Back on the road, you’ll continue your journey east to the Lempuyang Temple Complex (150.000 Rps). Much like your morning stop, this complex also features multiple temples (seven, to be exact) spread across various places of a local mountain, although – unlike Besakih – Lempuyang is extremely popular and touristy. In fact, this is the place where everyone takes the iconic photo posing in front of the Gate of Heaven with the mountain in the background. However, while most photos you’ll find online feature the ground covered in a beautiful pool of water that perfectly reflects the landscape, this “water” is actually an illusion created with a mirror by local photographers – and believe it or not, tourists actually line up for hours just for a pretty, fabricated photo.

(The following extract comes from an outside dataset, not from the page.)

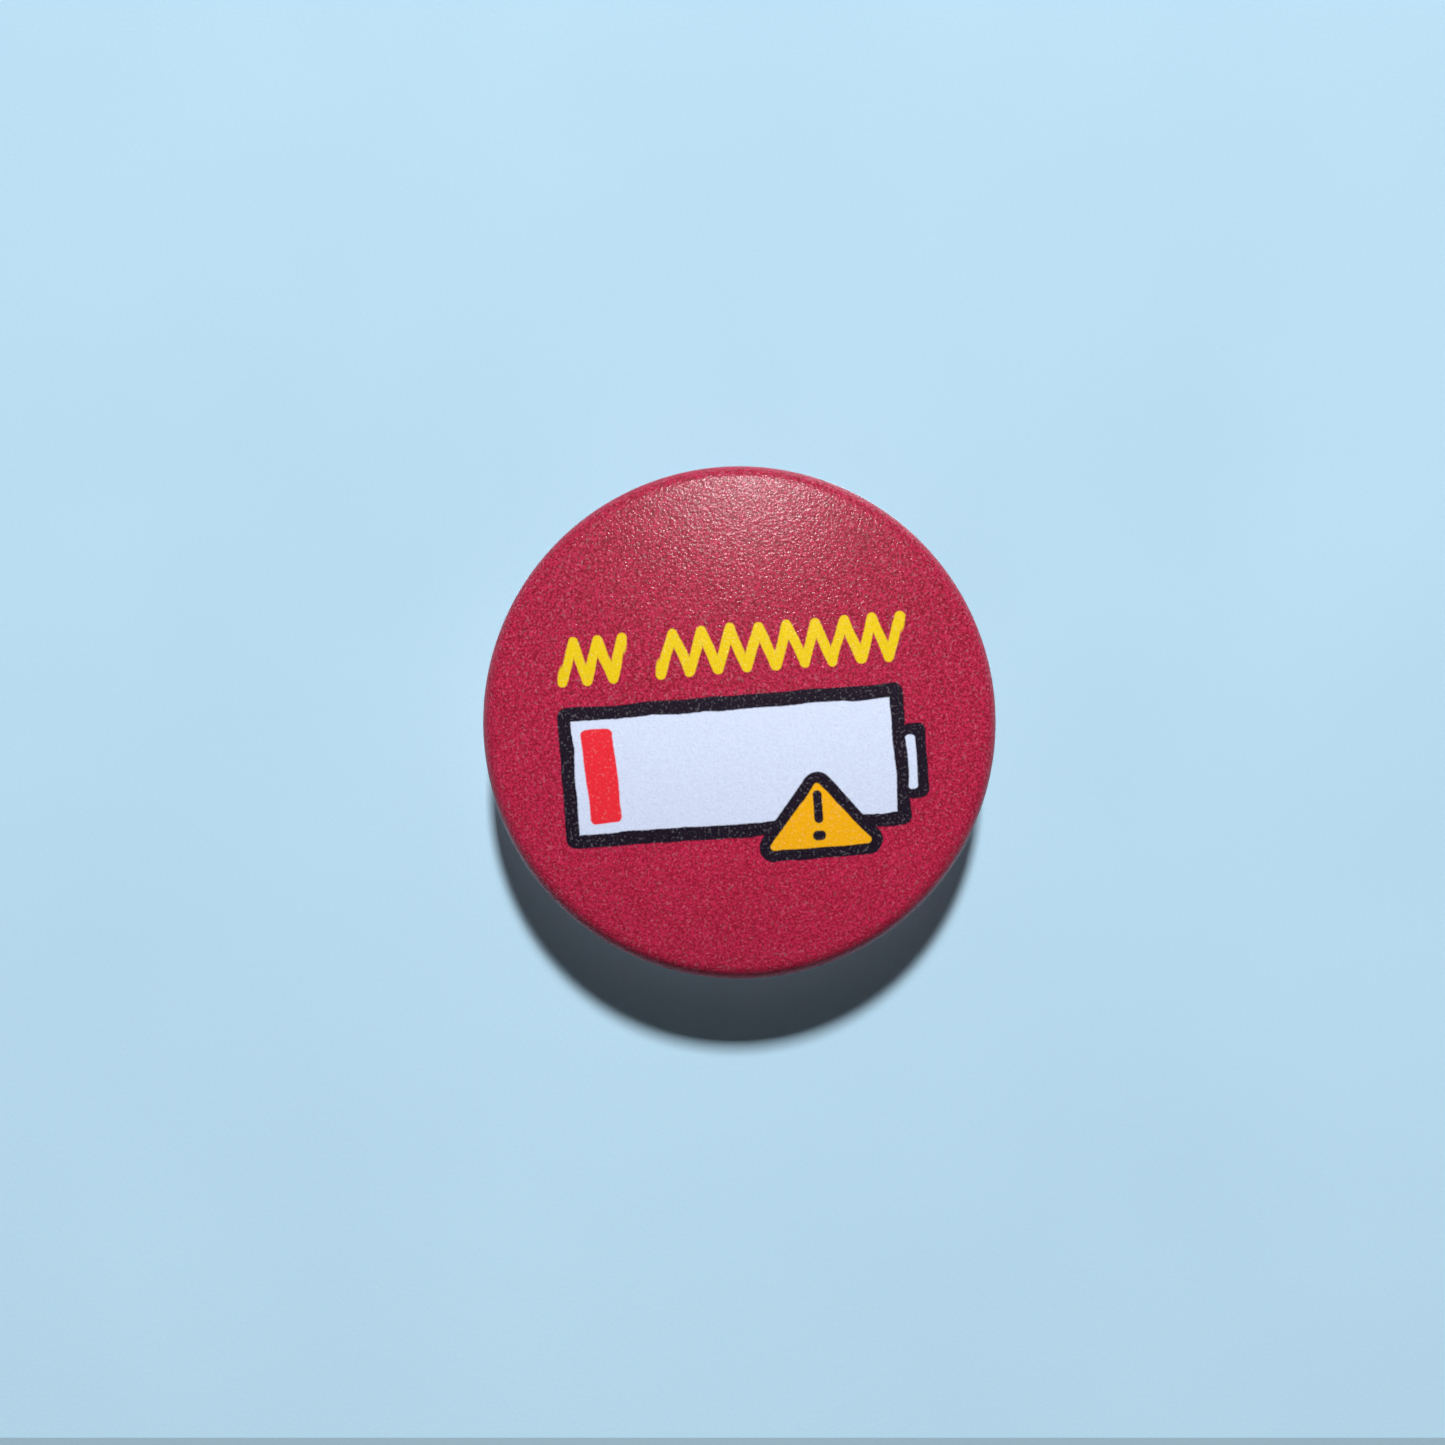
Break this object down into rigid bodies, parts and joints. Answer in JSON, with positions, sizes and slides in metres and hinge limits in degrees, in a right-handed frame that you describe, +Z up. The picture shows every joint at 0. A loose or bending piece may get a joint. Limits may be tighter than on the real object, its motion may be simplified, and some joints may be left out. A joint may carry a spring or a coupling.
{
  "type": "pin-back button badge",
  "caption": "Round domed button badge with a printed face under textured clear film, rolled rim, and a moulded back plate that carries a hinged safety pin.",
  "frame": {"origin": "centre of the badge's bounding box, on the disc's axis", "axes": "+Z up as worn, the printed face looks along -Y, and the back plane and its safety pin look along +Y; the fixed arm of the pin runs along X"},
  "size_m": [0.058, 0.0088, 0.058],
  "materials": {
    "clear_film": "satin",
    "crimson_print": "matte",
    "tinplate": "satin",
    "white_plastic": "satin",
    "nickel_wire": "gloss",
    "nickel_sheet": "gloss"
  },
  "bodies": {
    "badge": {"film_overlay": "clear_film", "printed_artwork": "crimson_print", "front_shell": "tinplate", "back_plate": "white_plastic"},
    "safety_pin": {"pin_fixed_arm": "nickel_wire", "pin_guard": "nickel_sheet"},
    "needle": {"pin_needle": "nickel_wire"}
  },
  "joints": [
    {"name": "pin_swing", "type": "hinge", "parent": "badge", "child": "safety_pin", "pos_m": [0, 0.00264, 0.0023], "axis": [1, 0, 0], "range_deg": [0, 160]},
    {"name": "needle_open", "type": "hinge", "parent": "safety_pin", "child": "needle", "pos_m": [-0.0169, 0.00264, 0.00065], "axis": [0, 1, 0], "range_deg": [0, 30], "stiffness_Nm_per_rad": 0.0001, "springref_deg": -28.65}
  ]
}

Tourists traps aside, we still recommend visiting Lempuyang. Not for the photos or the social media gout, but for its architectural beauty and cultural importance. Besides, the stunning natural setting is definitely a big plus! Continuing on to Amed, there’s just enough time for a brief stop at Lahangan Sweet (30.000 Rps), a viewpoint at the top of a tree offering fantastic views of Mount Agung and the Balinese coast.

Seventh day wrap-up:

  • Besakih Temple (Pura Penataran Agung, Pura Basukian Puseh Jagat and Pura Dalem Puri)
  • Lempuyang Temple Complex
  • Lahangan Sweet

Bali 8-Day Itinerary: Day 8 – Back to Denpasar

And so your adventure in Bali has come to an end! Ahead lies a long (and probably pretty depressing) flight back home. However, before that, you’ll need to make your way back to the local airport in Denpasar, meaning you won’t have time for anything else, especially if your flight is scheduled to take off in the morning or early afternoon.

The vacation may be over, but the memories will last forever!